* EXERCISE OBJECTIVE
Repeat everything from the line holding "Circle(insert_radius - screen_rim, mode=Mode.SUBTRACT)" to the line holding "for node in", inclusive, exactly. Leave out the rest.
━━━ PROVIDED DATA
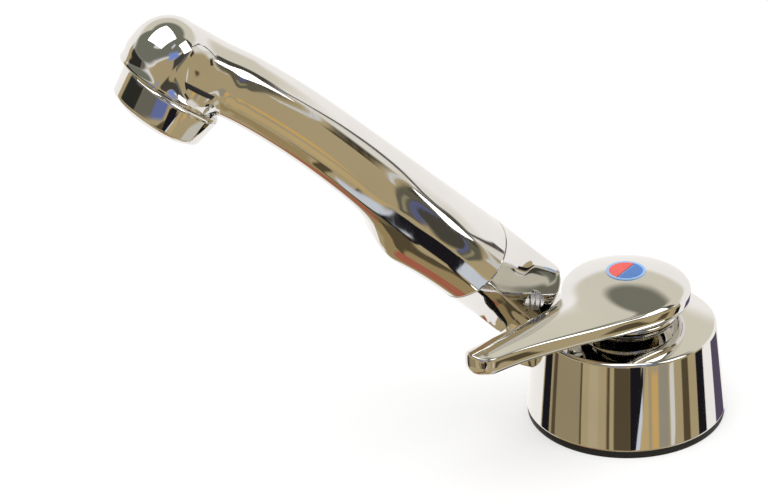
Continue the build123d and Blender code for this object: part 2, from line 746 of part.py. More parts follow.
# Knuckle: distance from the hinge, top, depth, near side and far side, which clears the post
knuckle_stations = [
    (-9.5, 9.8, 11.6, (1.2, 4.4, 1.15, 5.0, 1.1, 8.6, 1.0), far_flat),
    (0.0, 9.8, 12.0, (5.0, 4.4, 4.8, 5.1, 4.4, 9.0, 3.6), far_flat),
    (8.6, 9.4, 12.3, (9.4, 4.0, 9.0, 5.7, 6.9, 9.9, 3.6), far_flat),
    (14.0, 8.9, 12.8, (12.3, 3.2, 11.8, 6.0, 8.7, 10.6, 3.8), (11.4, 3.2, 10.9, 6.0, 8.3, 10.6, 3.8)),
    (seam_reach - seam_gap, 8.5, 13.4, seam_side, seam_side),
]

# Knuckle: near side tapering from the roll seam to the hinge pin, and a narrow tongue beside the post
knuckle_end = seam_reach - seam_gap
heel = (-0.8, -11.6)
rear_top = (-2.5, 9.7)
rear_corner = (-5.4, 8.1)
rear_low = (-7.2, 5.6)
tongue_low = (heel[0], -sqrt(tongue_radius**2 - heel[0]**2))
passage_radius = 1.3
spigot_root = 6.0
spigot_bore = 3.4
profile_top = 12.0
profile_bottom = -16.0
profile_end = knuckle_end + 1.0
profile_half_width = 20.0
tongue_turn = (-tongue_radius * 0.6, -tongue_radius * 0.8)
corner_play = 0.2
with BuildPart() as spout_knuckle:
    loft(sections=[hull_section(*station) for station in knuckle_stations], ruled=True)
    with BuildSketch(spout_side):
        with BuildLine():
            Polyline((profile_end, profile_top), (rear_top[0], profile_top), rear_top)
            ThreePointArc(rear_top, rear_corner, rear_low)
            Line(rear_low, (-tongue_radius, 0))
            ThreePointArc((-tongue_radius, 0), tongue_turn, tongue_low)
            Polyline(tongue_low, heel, (heel[0], profile_bottom), (profile_end, profile_bottom),
                     (profile_end, profile_top))
        make_face()
    extrude(amount=profile_half_width, both=True, mode=Mode.INTERSECT)
    corner_x = -hinge_reach + tongue_corner_reach
    corner_y = tongue_corner - tongue_half_width + corner_play
    with BuildSketch(Plane.XY.offset(hinge_height - 2 * tongue_radius)):
        with Locations((corner_x + tongue_corner, corner_y - tongue_corner)):
            Rectangle(2 * tongue_corner, 2 * tongue_corner)
        with Locations((corner_x, corner_y)):
            Circle(tongue_corner, mode=Mode.SUBTRACT)
    extrude(amount=4 * tongue_radius, mode=Mode.SUBTRACT)
    with BuildSketch(vertical_side.offset(-pin_shoulder - running_gap)):
        Circle(pin_radius + running_gap)
    extrude(amount=pin_shoulder + running_gap + tongue_half_width, mode=Mode.SUBTRACT)
    with BuildSketch(vertical_side.offset(-pin_nose_end - nose_hole_reserve)):
        Circle(pin_nose_radius + running_gap)
    extrude(amount=pin_nose_end + nose_hole_reserve - pin_shoulder, mode=Mode.SUBTRACT)
    for side in (-1, 1):
        with BuildSketch(vertical_side.offset(side * seal_offset - seal_width / 2)):
            Circle(seal_reach)
        extrude(amount=seal_width, mode=Mode.SUBTRACT)
    with BuildSketch(Plane(origin=hinge_point, z_dir=along)):
        Circle(passage_radius)
    extrude(amount=knuckle_end - spigot_root, mode=Mode.SUBTRACT)
    with BuildSketch(spout_section(knuckle_end)):
        Circle(spigot_radius)
    extrude(amount=-spigot_root, mode=Mode.SUBTRACT)
save(spout_knuckle, "spout_knuckle")

with BuildPart() as hinge_o_rings:
    for side in (-1, 1):
        with BuildSketch(vertical_side.offset(side * seal_offset - seal_width / 2)):
            Circle(seal_reach)
            Circle(pin_radius + running_gap, mode=Mode.SUBTRACT)
        extrude(amount=seal_width)
save(hinge_o_rings, "hinge_o_rings")

# Roll joint: spigot fixed in the knuckle, with two seal grooves and a retaining groove
seal_stations = (3.2, 6.4)
roll_seal_width = 1.5
roll_seal_depth = 1.2
lock_station = 10.4
lock_width = 1.1
lock_depth = 0.9
lock_rise = 0.8
lock_split = 2.4
lock_play = 0.1
washer_play = 0.1
spigot_plane = spout_section(seam_reach)
with BuildPart() as roll_spigot:
    with BuildSketch(spout_section(knuckle_end - spigot_root)):
        Circle(spigot_radius)
        Circle(spigot_bore, mode=Mode.SUBTRACT)
    extrude(amount=spigot_root + seam_gap + spigot_length)
    for station in seal_stations:
        with BuildSketch(spigot_plane.offset(station)):
            Circle(spigot_radius + 1)
            Circle(spigot_radius - roll_seal_depth, mode=Mode.SUBTRACT)
        extrude(amount=roll_seal_width, mode=Mode.SUBTRACT)
    with BuildSketch(spigot_plane.offset(lock_station)):
        Circle(spigot_radius + 1)
        Circle(spigot_radius - lock_depth, mode=Mode.SUBTRACT)
    extrude(amount=lock_width, mode=Mode.SUBTRACT)
save(roll_spigot, "roll_spigot")

with BuildPart() as roll_o_rings:
    for station in seal_stations:
        with BuildSketch(spigot_plane.offset(station)):
            Circle(spigot_radius)
            Circle(spigot_radius - roll_seal_depth, mode=Mode.SUBTRACT)
        extrude(amount=roll_seal_width)
save(roll_o_rings, "roll_o_rings")

# Split retaining ring: sits in the spigot's groove and turns in the spout's wider groove
with BuildPart() as roll_retaining_ring:
    with BuildSketch(spigot_plane.offset(lock_station)):
        Circle(spigot_radius + lock_rise)
        Circle(spigot_radius - lock_depth, mode=Mode.SUBTRACT)
        with Locations((0, spigot_radius)):
            Rectangle(lock_split, 4 * (lock_rise + lock_play), mode=Mode.SUBTRACT)
    extrude(amount=lock_width)
save(roll_retaining_ring, "roll_retaining_ring")

with BuildPart() as seam_washer:
    with BuildSketch(spout_section(knuckle_end)):
        Circle(seam_washer_radius)
        Circle(spigot_radius, mode=Mode.SUBTRACT)
    extrude(amount=seam_gap - washer_play)
save(seam_washer, "seam_washer")

# Front of the spout: wide keeled rear, step up to the bent tube, round head with a nose over the nozzle
socket_depth = spigot_length + socket_play


def bend_path(start, end):
    """Arc of the centre line between two distances from the hinge, in the spout's side plane."""
    first = 90 - degrees((start - seam_reach) / bend_radius)
    last = 90 - degrees((end - seam_reach) / bend_radius)
    with BuildLine(spout_side) as path:
        CenterArc((seam_reach, -bend_radius), bend_radius, first, last - first)
    return path.line


dome_centre = dome_height - head_radius
nose_centre = dome_height - nose_radius
nose_point = head_point + nozzle_forward * nose_reach
water_path = bend_path(seam_reach + socket_depth, spout_length)
water_start = Plane(origin=water_path @ 0, z_dir=water_path % 0)
with BuildPart() as spout_shell:
    loft(sections=[hull_section(*station, station[3]) for station in hull_stations], ruled=True)
    with BuildSketch(Plane(origin=head_point, x_dir=-nozzle_down, z_dir=(0, 1, 0))):
        with BuildLine():
            Line((-nozzle_drop, 0), (-nozzle_drop, head_radius))
            Line((-nozzle_drop, head_radius), (dome_centre, head_radius))
            RadiusArc((dome_centre, head_radius), (dome_height, 0), head_radius)
            Line((dome_height, 0), (-nozzle_drop, 0))
        make_face()
    revolve(axis=Axis(head_point, nozzle_down))
    with BuildSketch(Plane(origin=nose_point, x_dir=-nozzle_down, z_dir=(0, 1, 0))):
        with BuildLine():
            Line((-nose_bottom, 0), (-nose_bottom, nose_radius - nose_rounding))
            Line((-nose_bottom, nose_radius - nose_rounding), (nose_rounding - nose_bottom, nose_radius))
            Line((nose_rounding - nose_bottom, nose_radius), (nose_centre, nose_radius))
            RadiusArc((nose_centre, nose_radius), (dome_height, 0), nose_radius)
            Line((dome_height, 0), (-nose_bottom, 0))
        make_face()
    revolve(axis=Axis(nose_point, nozzle_down))
    with BuildSketch(nozzle_plane.offset(nozzle_drop)):
        Circle(ring_radius + 1.0)
    extrude(amount=2.0, mode=Mode.SUBTRACT)
    with BuildSketch(nozzle_plane.offset(nozzle_drop)):
        Circle(nozzle_bore)
    extrude(amount=-nozzle_bore_depth, mode=Mode.SUBTRACT)
    with BuildSketch(nozzle_plane.offset(nozzle_drop)):
        Circle(water_tube_bore)
    extrude(amount=-nozzle_drop - 1.0, mode=Mode.SUBTRACT)
    with BuildSketch(water_start):
        Circle(water_tube_radius)
    sweep(path=water_path, mode=Mode.SUBTRACT)
    with BuildSketch(spigot_plane):
        Circle(spigot_radius + running_gap)
    extrude(amount=socket_depth, mode=Mode.SUBTRACT)
    with BuildSketch(spigot_plane.offset(lock_station - lock_play)):
        Circle(spigot_radius + lock_rise + lock_play)
    extrude(amount=lock_width + 2 * lock_play, mode=Mode.SUBTRACT)
save(spout_shell, "spout_shell")

tube_trim = 12.5
tube_path = bend_path(seam_reach + socket_depth, spout_length - tube_trim)
with BuildPart() as spout_water_tube:
    with BuildSketch(water_start):
        Circle(water_tube_radius)
        Circle(water_tube_bore, mode=Mode.SUBTRACT)
    sweep(path=tube_path)
save(spout_water_tube, "spout_water_tube")

# Aerator: gasket, chrome housing screwed into the head, plastic flow insert and mesh screen
aerator_start = nozzle_drop - nozzle_bore_depth
gasket_thickness = 1.0
housing_start = aerator_start + gasket_thickness
housing_end = nozzle_drop + nozzle_height
insert_radius = 8.8
lip_radius = 8.0
lip_thickness = 1.0
lip_rounding = 1.2
screen_thickness = 0.5
screen_pitch = 1.9
screen_hole = 1.2
insert_end = housing_end - lip_thickness - screen_thickness
insert_port_radius = 1.2
insert_centre_radius = 1.6
insert_port_reach = 4.6
insert_well = 3.0
insert_wall = 1.4
gasket_width = 2.0
screen_rim = 1.0
with BuildPart() as aerator_gasket:
    with BuildSketch(nozzle_plane.offset(aerator_start)):
        Circle(nozzle_bore)
        Circle(insert_radius - gasket_width, mode=Mode.SUBTRACT)
    extrude(amount=gasket_thickness)
save(aerator_gasket, "aerator_gasket")

with BuildPart() as aerator_housing:
    with BuildSketch(Plane(origin=head_point, x_dir=nozzle_down, z_dir=(0, -1, 0))):
        with BuildLine():
            Polyline((housing_start, insert_radius), (housing_start, nozzle_bore), (nozzle_drop, nozzle_bore),
                     (nozzle_drop, groove_radius), (nozzle_drop + groove_width, groove_radius),
                     (nozzle_drop + groove_width, ring_radius), (housing_end - lip_rounding, ring_radius))
            ThreePointArc((housing_end - lip_rounding, ring_radius),
                          (housing_end - lip_rounding * 0.3, ring_radius - lip_rounding * 0.3),
                          (housing_end, ring_radius - lip_rounding))
            Polyline((housing_end, ring_radius - lip_rounding), (housing_end, lip_radius),
                     (housing_end - lip_thickness, lip_radius), (housing_end - lip_thickness, insert_radius),
                     (housing_start, insert_radius))
        make_face()
    revolve(axis=Axis(head_point, nozzle_down))
save(aerator_housing, "aerator_housing")

with BuildPart() as aerator_screen:
    with BuildSketch(nozzle_plane.offset(insert_end)):
        Circle(insert_radius)
        with GridLocations(screen_pitch, screen_pitch, 7, 7):
            Rectangle(screen_hole, screen_hole, mode=Mode.SUBTRACT)
        with BuildSketch(mode=Mode.PRIVATE) as rim:
            Circle(insert_radius)
            Circle(insert_radius - screen_rim, mode=Mode.SUBTRACT)
        add(rim.sketch)
    extrude(amount=screen_thickness)
save(aerator_screen, "aerator_screen")

with BuildPart() as aerator_insert:
    with BuildSketch(nozzle_plane.offset(housing_start)):
        Circle(insert_radius)
        with PolarLocations(insert_port_reach, 8):
            Circle(insert_port_radius, mode=Mode.SUBTRACT)
        Circle(insert_centre_radius, mode=Mode.SUBTRACT)
    extrude(amount=insert_end - housing_start)
    with BuildSketch(nozzle_plane.offset(insert_end - insert_well)):
        Circle(insert_radius - insert_wall)
    extrude(amount=insert_well, mode=Mode.SUBTRACT)
save(aerator_insert, "aerator_insert")
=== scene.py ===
"""Smooth chrome shells, fittings and studio of a single-lever mixer tap with a folding spout."""

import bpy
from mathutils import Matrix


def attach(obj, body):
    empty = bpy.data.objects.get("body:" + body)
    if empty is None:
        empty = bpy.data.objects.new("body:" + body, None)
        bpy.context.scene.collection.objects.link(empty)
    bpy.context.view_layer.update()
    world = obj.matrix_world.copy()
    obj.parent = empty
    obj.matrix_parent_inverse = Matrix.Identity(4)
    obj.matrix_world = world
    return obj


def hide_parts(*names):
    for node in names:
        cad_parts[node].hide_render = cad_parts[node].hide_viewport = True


bl_info = {
    "name": "Mixer Tap Looks",
    "version": (1, 0, 0),
    "blender": (4, 5, 0),
    "location": "3D View > Sidebar > Mixer Tap",
    "description": "Builds the chrome shells, seals and fittings of a single-lever mixer tap",
    "category": "Object",
}

from math import asin, cos, degrees, pi, radians, sin, sqrt, tan
from types import SimpleNamespace

import bmesh
import bpy
from mathutils import Matrix, Vector

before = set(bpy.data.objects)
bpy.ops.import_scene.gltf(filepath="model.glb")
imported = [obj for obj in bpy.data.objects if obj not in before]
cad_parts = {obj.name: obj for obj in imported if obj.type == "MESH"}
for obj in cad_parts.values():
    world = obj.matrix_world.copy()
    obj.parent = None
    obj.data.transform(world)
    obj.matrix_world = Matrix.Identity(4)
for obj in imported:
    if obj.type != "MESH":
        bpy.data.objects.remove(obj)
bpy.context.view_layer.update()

MM = 0.001
FULL_TURN = 2 * pi

# Directions shared by the pieces, in the frame of the part
SPOUT_RISE = radians(48.9)
ALONG = Vector((-cos(SPOUT_RISE), 0, sin(SPOUT_RISE)))
ABOVE = Vector((sin(SPOUT_RISE), 0, cos(SPOUT_RISE)))
NEAR = Vector((0, -1, 0))
UP = Vector((0, 0, 1))


def length(name, description, default):
    """A length property, in metres, with its default given in millimetres."""
    return bpy.props.FloatProperty(name=name, description=description, default=default * MM,
                                   min=0.0, unit="LENGTH", precision=4)


def height(name, description, default):
    """A height property that may lie below the worktop's face."""
    return bpy.props.FloatProperty(name=name, description=description, default=default * MM,
                                   unit="LENGTH", precision=4)


def colour(name, description, default):
    """A colour property."""
    return bpy.props.FloatVectorProperty(name=name, description=description, default=default,
                                         size=3, min=0.0, max=1.0, subtype="COLOR")


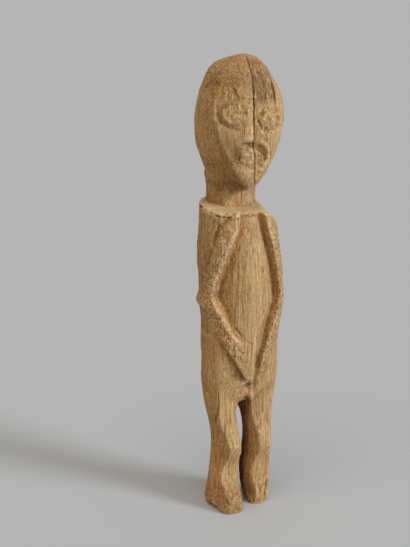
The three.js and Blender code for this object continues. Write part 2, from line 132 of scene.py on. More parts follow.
def ease(value, low, high):
    """0 below low, 1 above high and a smooth rise between; low may be the greater."""
    t = np.clip((value - low) / (high - low), 0, 1)
    return t * t * (3 - 2 * t)


def span(value, start, full, last, gone):
    """1 from full to last, easing down to 0 at start and at gone."""
    return ease(value, start, full) * ease(value, gone, last)


def worn_back():
    """Lays the worn points back on the figure, and gives the way its skin then faces."""
    figure.data.vertices.foreach_set("co", ((place + PITH) / MM).ravel())
    figure.data.update()
    return facing_of(figure)


close_up = figure.modifiers.new("close_up", "REMESH")
close_up.mode = "VOXEL"
close_up.voxel_size = GRAIN_PITCH
figure.data = settled(figure)
place, pairs = skin_of(figure)
points = len(place)
across, height = place[:, 0].copy(), place[:, 2].copy()
facing = worn_back()
to_front = -facing[:, 1]


def patch(x, z, half, tall):
    """1 at a place on the front, falling away over half mm across and tall mm up and down."""
    return np.exp(-(((across - x) / half) ** 2) - ((height - z) / tall) ** 2) * (to_front > -0.1)


def patches(spots):
    """Patches added together, each given as its strength and then as patch has it."""
    return sum(strength * patch(*spot) for strength, *spot in spots)


far_shoulder = np.exp(-(((across - 38) / 8) ** 2) - ((height - 322) / 9) ** 2)
thigh_tops = span(height, 114, 124, 156, 168) * ease(np.abs(across), 8, 16) * (to_front > 0)
rubbed = patches(RUBBED) + far_shoulder + thigh_tops
edge_tree = kdtree.KDTree(len(carved_edges))
for number, point in enumerate(carved_edges):
    edge_tree.insert(point, number)
edge_tree.balance()
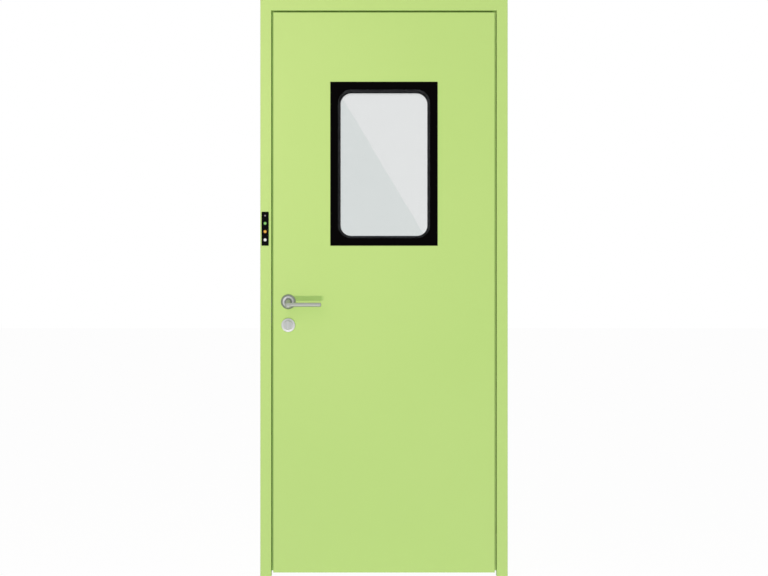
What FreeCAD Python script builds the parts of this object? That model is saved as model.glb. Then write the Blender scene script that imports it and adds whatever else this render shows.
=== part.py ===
━━━━━━
* FULL SOLUTION
            Circle(insert_radius - screen_rim, mode=Mode.SUBTRACT)
        add(rim.sketch)
    extrude(amount=screen_thickness)
save(aerator_screen, "aerator_screen")

with BuildPart() as aerator_insert:
    with BuildSketch(nozzle_plane.offset(housing_start)):
        Circle(insert_radius)
        with PolarLocations(insert_port_reach, 8):
            Circle(insert_port_radius, mode=Mode.SUBTRACT)
        Circle(insert_centre_radius, mode=Mode.SUBTRACT)
    extrude(amount=insert_end - housing_start)
    with BuildSketch(nozzle_plane.offset(insert_end - insert_well)):
        Circle(insert_radius - insert_wall)
    extrude(amount=insert_well, mode=Mode.SUBTRACT)
save(aerator_insert, "aerator_insert")
=== scene.py ===
"""Smooth chrome shells, fittings and studio of a single-lever mixer tap with a folding spout."""

import bpy
from mathutils import Matrix


def attach(obj, body):
    empty = bpy.data.objects.get("body:" + body)
    if empty is None:
        empty = bpy.data.objects.new("body:" + body, None)
        bpy.context.scene.collection.objects.link(empty)
    bpy.context.view_layer.update()
    world = obj.matrix_world.copy()
    obj.parent = empty
    obj.matrix_parent_inverse = Matrix.Identity(4)
    obj.matrix_world = world
    return obj


def hide_parts(*names):
    for node in names:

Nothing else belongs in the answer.